> **Source data**

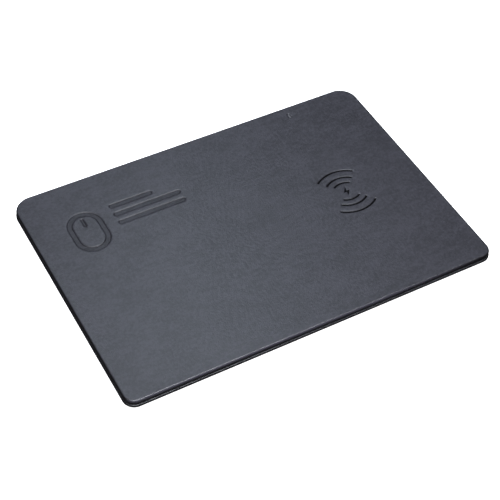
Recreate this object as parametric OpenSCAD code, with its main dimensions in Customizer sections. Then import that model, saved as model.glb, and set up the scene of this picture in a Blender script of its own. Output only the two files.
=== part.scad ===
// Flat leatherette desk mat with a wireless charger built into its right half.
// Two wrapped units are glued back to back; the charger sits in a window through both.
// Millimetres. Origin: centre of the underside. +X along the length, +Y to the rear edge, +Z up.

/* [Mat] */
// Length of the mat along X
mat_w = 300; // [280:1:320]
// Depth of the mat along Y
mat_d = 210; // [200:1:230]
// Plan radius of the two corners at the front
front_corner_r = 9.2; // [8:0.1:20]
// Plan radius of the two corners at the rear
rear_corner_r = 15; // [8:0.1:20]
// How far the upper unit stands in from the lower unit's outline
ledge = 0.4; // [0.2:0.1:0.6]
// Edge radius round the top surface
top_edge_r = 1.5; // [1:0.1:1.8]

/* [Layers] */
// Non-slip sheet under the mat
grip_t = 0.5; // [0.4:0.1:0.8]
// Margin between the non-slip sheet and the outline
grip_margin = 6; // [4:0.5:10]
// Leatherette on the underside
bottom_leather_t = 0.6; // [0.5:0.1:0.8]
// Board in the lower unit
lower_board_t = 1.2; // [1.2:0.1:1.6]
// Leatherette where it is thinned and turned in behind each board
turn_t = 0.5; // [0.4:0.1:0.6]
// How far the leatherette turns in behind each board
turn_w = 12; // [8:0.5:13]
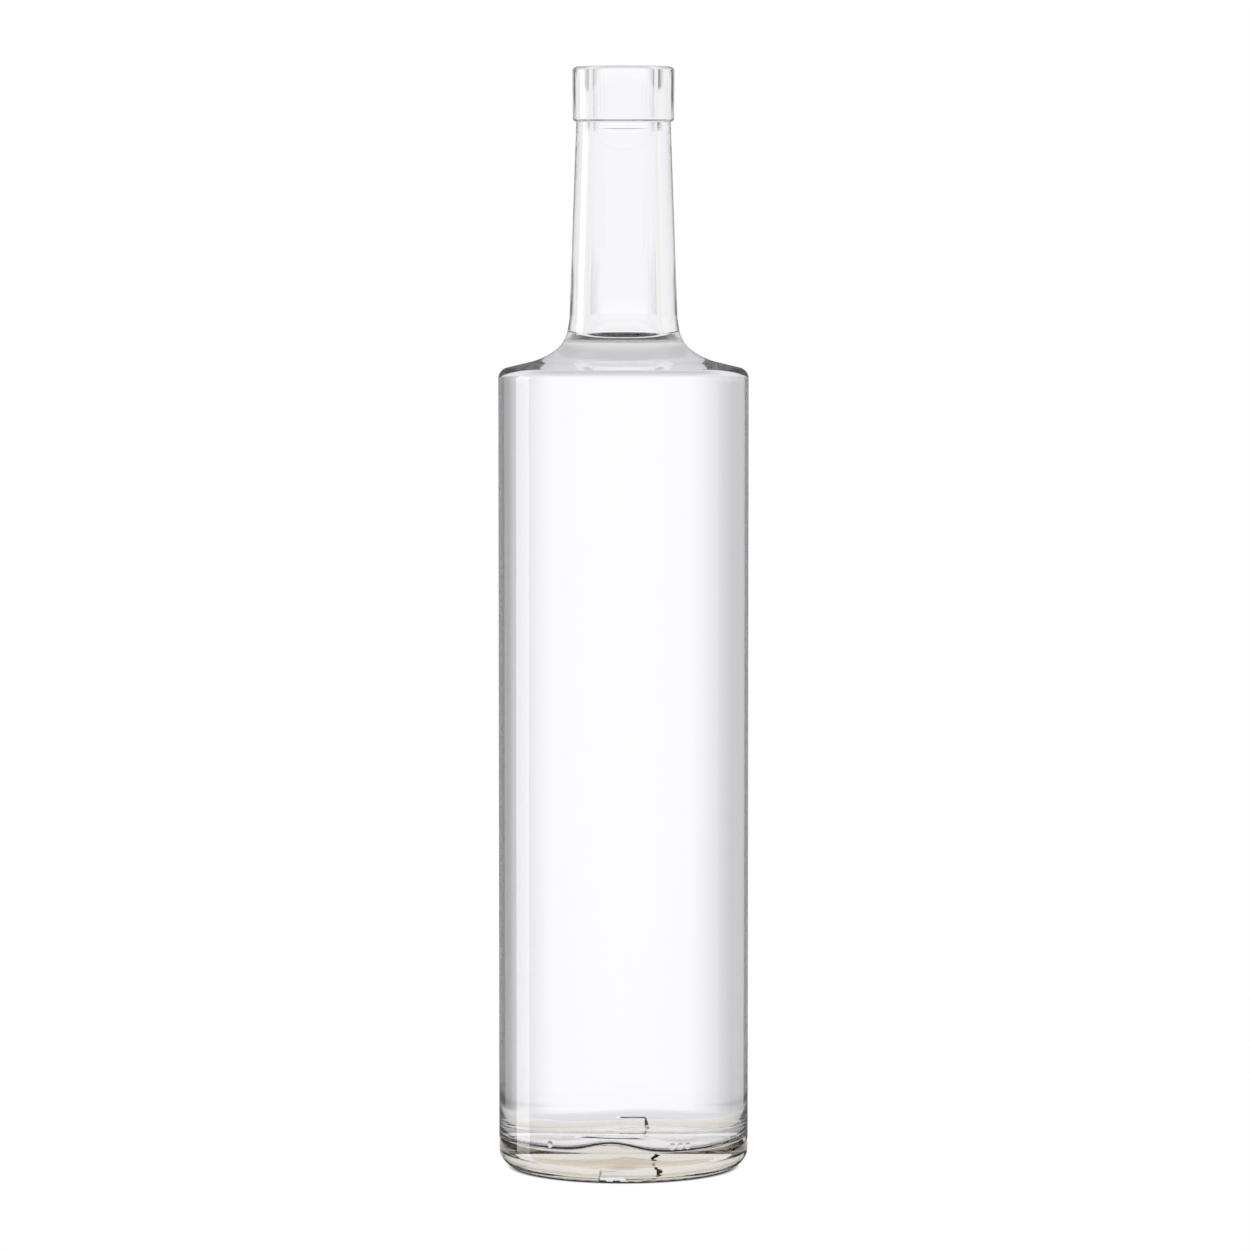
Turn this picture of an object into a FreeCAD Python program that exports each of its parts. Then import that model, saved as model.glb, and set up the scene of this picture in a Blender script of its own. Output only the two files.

> **Work to be completed**
Copy every line exactly. Leave nothing out.

> **Solution to this problem**
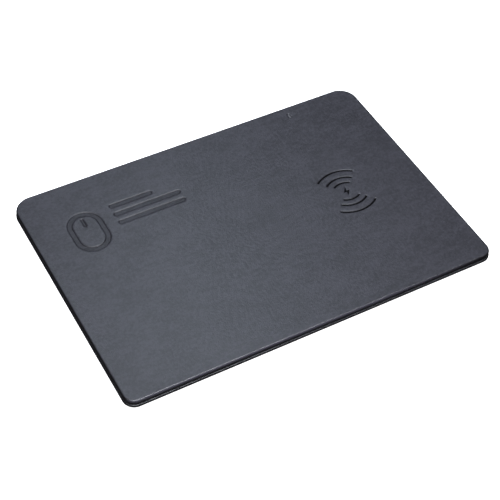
Recreate this object as parametric OpenSCAD code, with its main dimensions in Customizer sections. Then import that model, saved as model.glb, and set up the scene of this picture in a Blender script of its own. Output only the two files.
=== part.scad ===
// Flat leatherette desk mat with a wireless charger built into its right half.
// Two wrapped units are glued back to back; the charger sits in a window through both.
// Millimetres. Origin: centre of the underside. +X along the length, +Y to the rear edge, +Z up.

/* [Mat] */
// Length of the mat along X
mat_w = 300; // [280:1:320]
// Depth of the mat along Y
mat_d = 210; // [200:1:230]
// Plan radius of the two corners at the front
front_corner_r = 9.2; // [8:0.1:20]
// Plan radius of the two corners at the rear
rear_corner_r = 15; // [8:0.1:20]
// How far the upper unit stands in from the lower unit's outline
ledge = 0.4; // [0.2:0.1:0.6]
// Edge radius round the top surface
top_edge_r = 1.5; // [1:0.1:1.8]

/* [Layers] */
// Non-slip sheet under the mat
grip_t = 0.5; // [0.4:0.1:0.8]
// Margin between the non-slip sheet and the outline
grip_margin = 6; // [4:0.5:10]
// Leatherette on the underside
bottom_leather_t = 0.6; // [0.5:0.1:0.8]
// Board in the lower unit
lower_board_t = 1.2; // [1.2:0.1:1.6]
// Leatherette where it is thinned and turned in behind each board
turn_t = 0.5; // [0.4:0.1:0.6]
// How far the leatherette turns in behind each board
turn_w = 12; // [8:0.5:13]
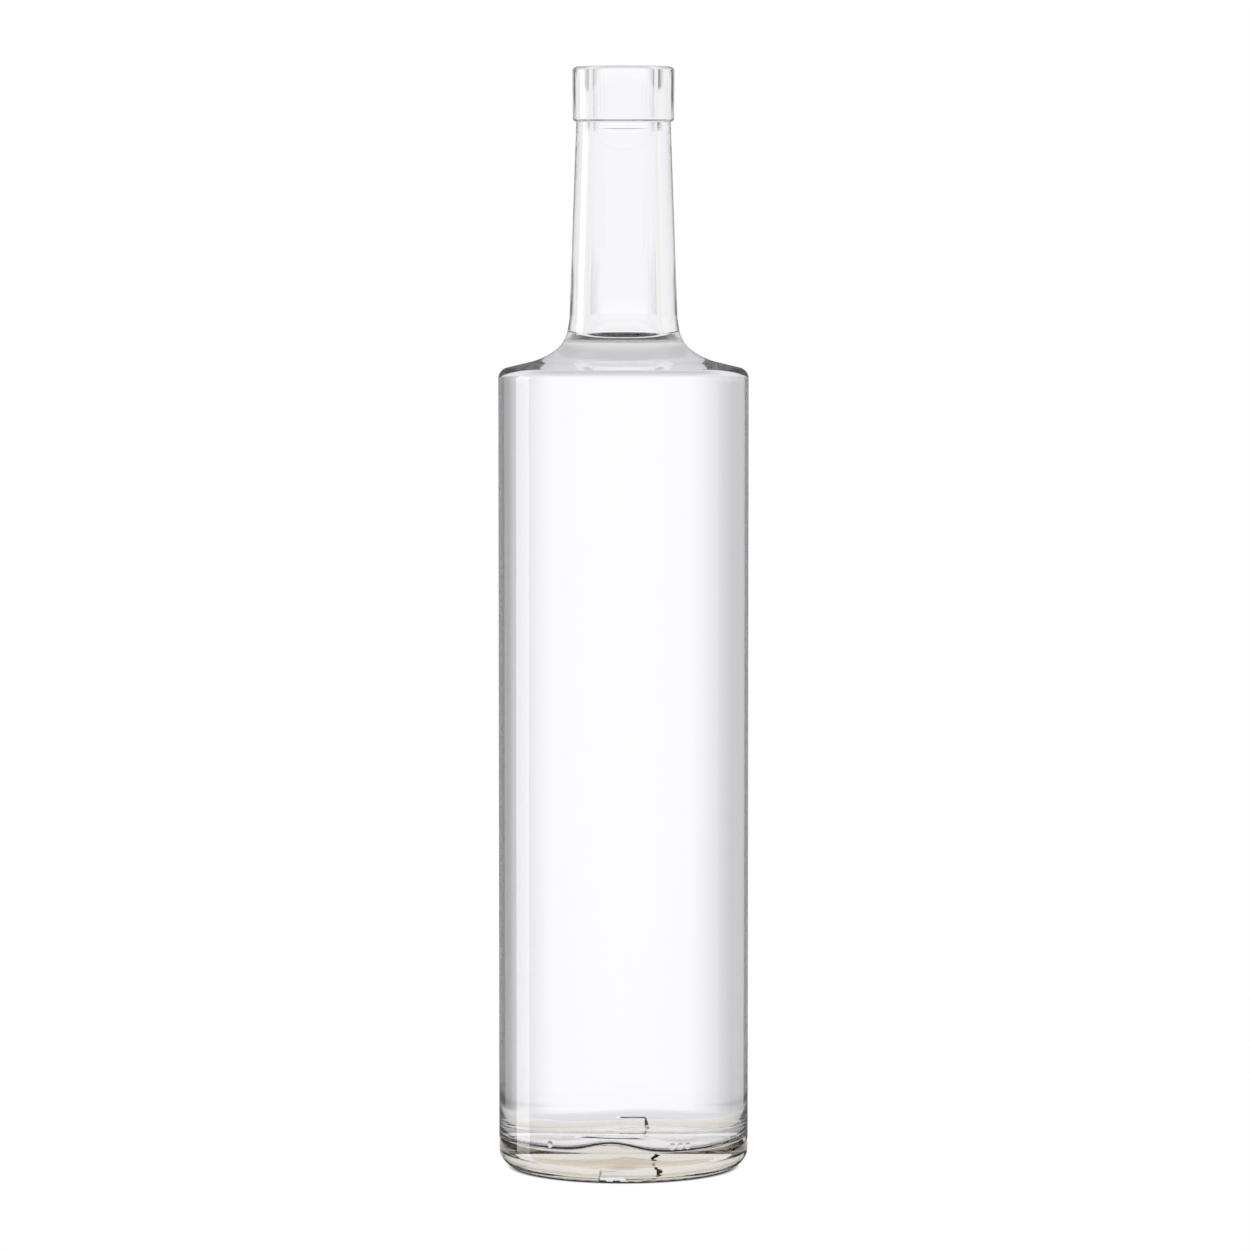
Turn this picture of an object into a FreeCAD Python program that exports each of its parts. Then import that model, saved as model.glb, and set up the scene of this picture in a Blender script of its own. Output only the two files.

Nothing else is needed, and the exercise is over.